Compared with certain other proposed standard formats, one omission stands out with df: no attempt is made here to specify a standard library of I/O subroutines.
The fact is that a tradeoff exists between the flexibility needed to represent one's data as one desires, and the ability of a standard program to read such a dataset. Take, for example, the issue of bad-data flags: using a single bad-data flag value to signify bad or missing data over an entire dataset is relatively simple to include in a dataset reader subprogram; implementing a general reader able to cope with bad-data flag values which vary from region to region in the data (as specified by START and END indices) can be nightmarish. Let the reader be assured that such pathological cases are by no means exceptional or rare.
The temptation to develop a format standard in parallel with its software library is strong but should be resisted. It is all too easy, when confronted with the challenge of writing subroutines to handle the wide variety a good format allows, to rein in and limit that variety to make the programming task easier. Thus, for example, data arrays might be required to be written in row-major order, or their indices required to start numbering from 1.

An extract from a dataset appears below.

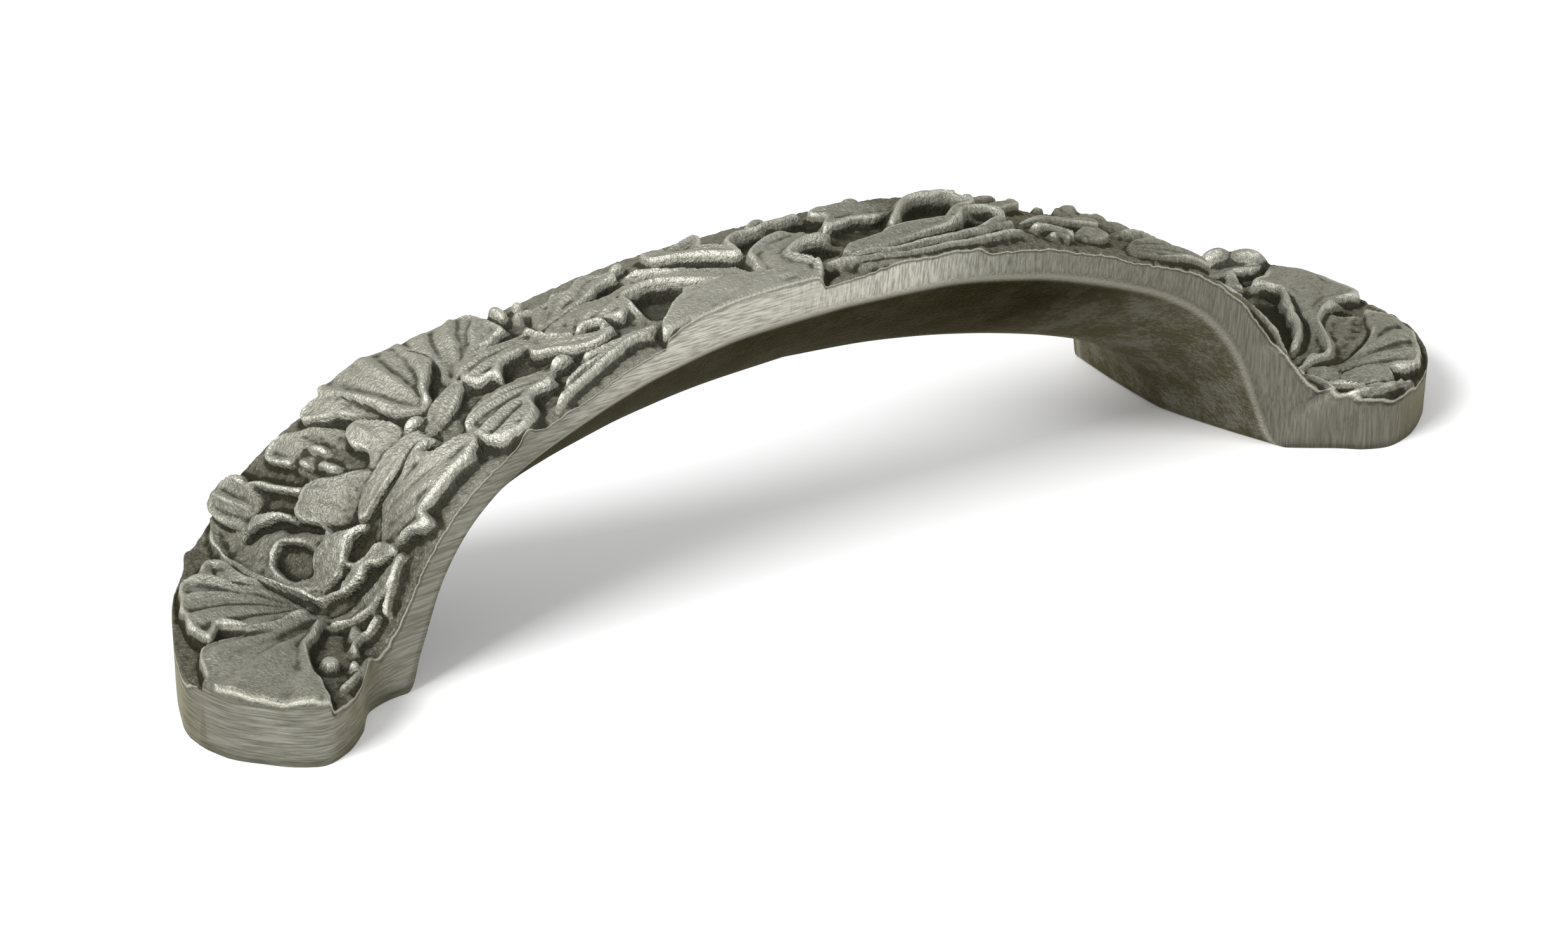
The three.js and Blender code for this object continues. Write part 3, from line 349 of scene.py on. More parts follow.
def bud(s0, y0, long, wide, angle, height):
    """Half an ellipsoid, turned by the angle in degrees, where it stands above the ground."""
    c, n = math.cos(math.radians(angle)), math.sin(math.radians(angle))

    def carve(s, y, ground):
        patch = Patch(s, y, [(s0, y0)], max(long, wide))
        a = ((patch.s - s0) * c + (patch.y - y0) * n) / long
        b = ((patch.y - y0) * c - (patch.s - s0) * n) / wide
        dome = height * np.sqrt(np.clip(1 - a * a - b * b, 0, 1))
        ground[patch.where] = np.maximum(ground[patch.where], dome)

    return carve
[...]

In addition, the programming world is in a state of flux at present; object-oriented concepts are making inroads on traditional programming paradigms. Imposing a standard software library at this premature stage, allowing the format to be dictated by programming considerations, could end up being an example of imposed obsolescence.
The authors have decided, then, to concentrate on the format itself, making it as complete, flexible, and unambiguous as possible. The df format is exactly ``A Standard Format for Programmers to grovel in bits'' (in contradiction to a slogan proudly proclaimed by the creators of another standard format). As experience with df datasets accumulates, a software library can evolve and be built up to meet users' needs.
In designing this format, flexibility was chosen over convenient uniformity. The task of programming for the general case is thus made more difficult, and a general library will take considerable skill to produce. This virtually rules out a single, standard, general set of subprograms able to read every df dataset appearing in the near future.
This strategy has the disadvantage of cutting off many potential users who are unwilling or unable to delve into the bit-level format specification to implement their own I/O software. In the long term, though, it prevents the format from being hobbled.
One promising possibility for the short term nevertheless appears when one notes that it is possible to discern from any df dataset in a mechanical fashion how it may be read. Thus, it should be possible to write a program which, after scanning a sample dataset, would then construct a subroutine to read any dataset similarly structured. Given that complicated arrangements of bad-data flag values, data packing schemes, and data array index orderings tend to be uniform across groups of datasets, one custom-generated subroutine could be used to read any of a large group of datasets, and a subroutine-writing program may prove quite profitable.
In the longer term, a general library of I/O subroutines for the df format is desirable and should be written. But the authors feel it is better to wait and let the best implementations rise to the top, than to impose an arbitrary software package with misfeatures everyone will later come to regret.